→ Task to carry out
Lines after the one containing "the given points." are to be omitted; print exactly each line from the start of the records up to and including it.

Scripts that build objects
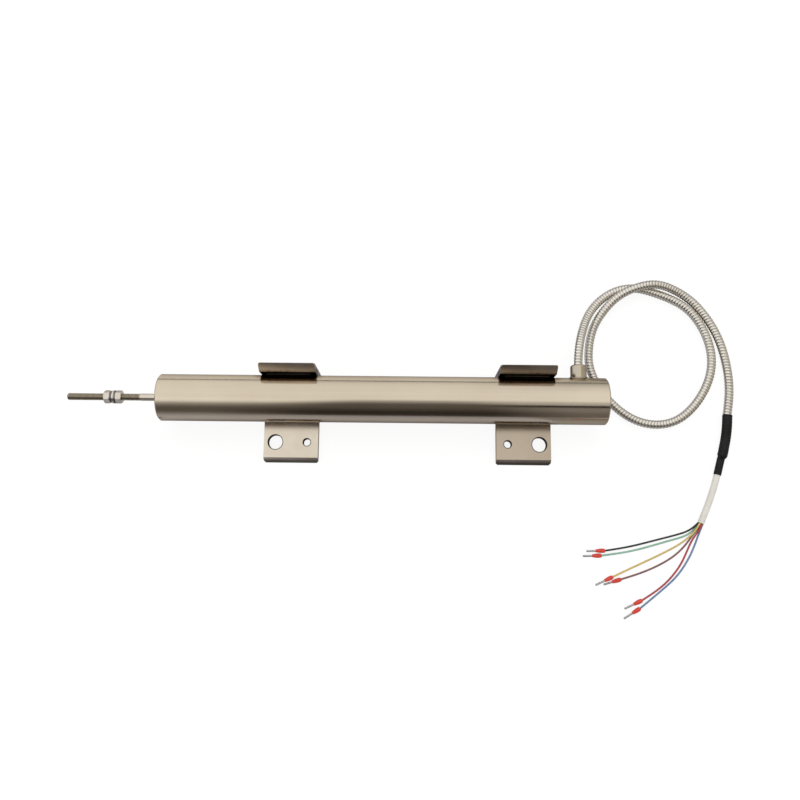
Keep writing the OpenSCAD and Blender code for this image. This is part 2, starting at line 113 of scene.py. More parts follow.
def smooth_route(points, step, lowest):
    """Points at equal steps on a smooth curve through the given points.

    The curve is a cubic in the distance along the straight gaps, with the same slope and bend on
    both sides of each point and no bend at its two ends. Where it would dip under the height
    lowest, at which it lies on the table, it is lifted to it.
    """
    points = np.array(points)
    marks = lengths_along(points)
    gaps = np.diff(marks)
    inner = np.arange(1, len(points) - 1)
    system = np.eye(len(points))
    system[inner, inner - 1] = gaps[:-1]
    system[inner, inner] = 2 * (gaps[:-1] + gaps[1:])
    system[inner, inner + 1] = gaps[1:]
    right = np.zeros_like(points)
    right[1:-1] = 6 * np.diff(np.diff(points, axis=0) / gaps[:, None], axis=0)
    bend = np.linalg.solve(system, right)
    place = np.linspace(0, marks[-1], CURVE_STEPS * len(points))
    gap = np.clip(np.searchsorted(marks, place, side="right") - 1, 0, len(gaps) - 1)
    before, after = (place - marks[gap])[:, None], (marks[gap + 1] - place)[:, None]
    whole = gaps[gap][:, None]
    curve = (bend[gap] * after**3 + bend[gap + 1] * before**3) / (6 * whole)
    curve += (points[gap] / whole - bend[gap] * whole / 6) * after
    curve += (points[gap + 1] / whole - bend[gap + 1] * whole / 6) * before
    curve[:, 2] = np.maximum(curve[:, 2], lowest)
    run = lengths_along(curve)
    even = np.linspace(0, run[-1], max(int(round(run[-1] / step)), 2) + 1)
    return np.stack([np.interp(even, run, axis) for axis in curve.T], axis=1)


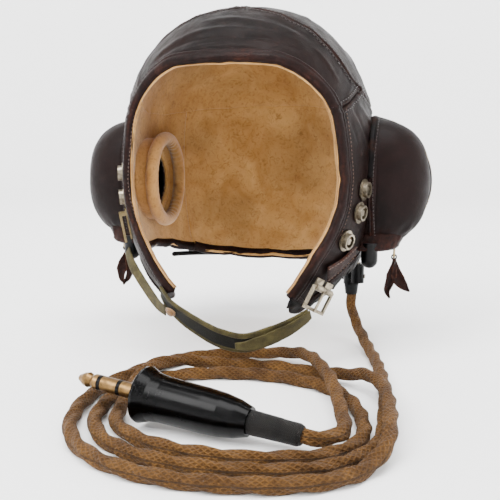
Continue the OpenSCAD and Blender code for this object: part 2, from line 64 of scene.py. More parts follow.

→ Written response
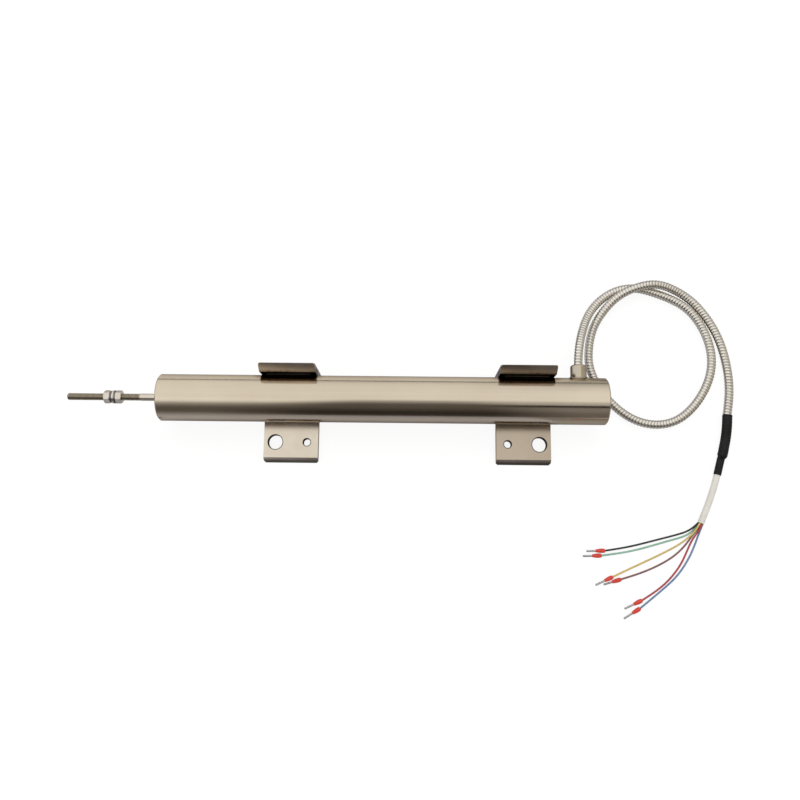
Keep writing the OpenSCAD and Blender code for this image. This is part 2, starting at line 113 of scene.py. More parts follow.
def smooth_route(points, step, lowest):
    """Points at equal steps on a smooth curve through the given points.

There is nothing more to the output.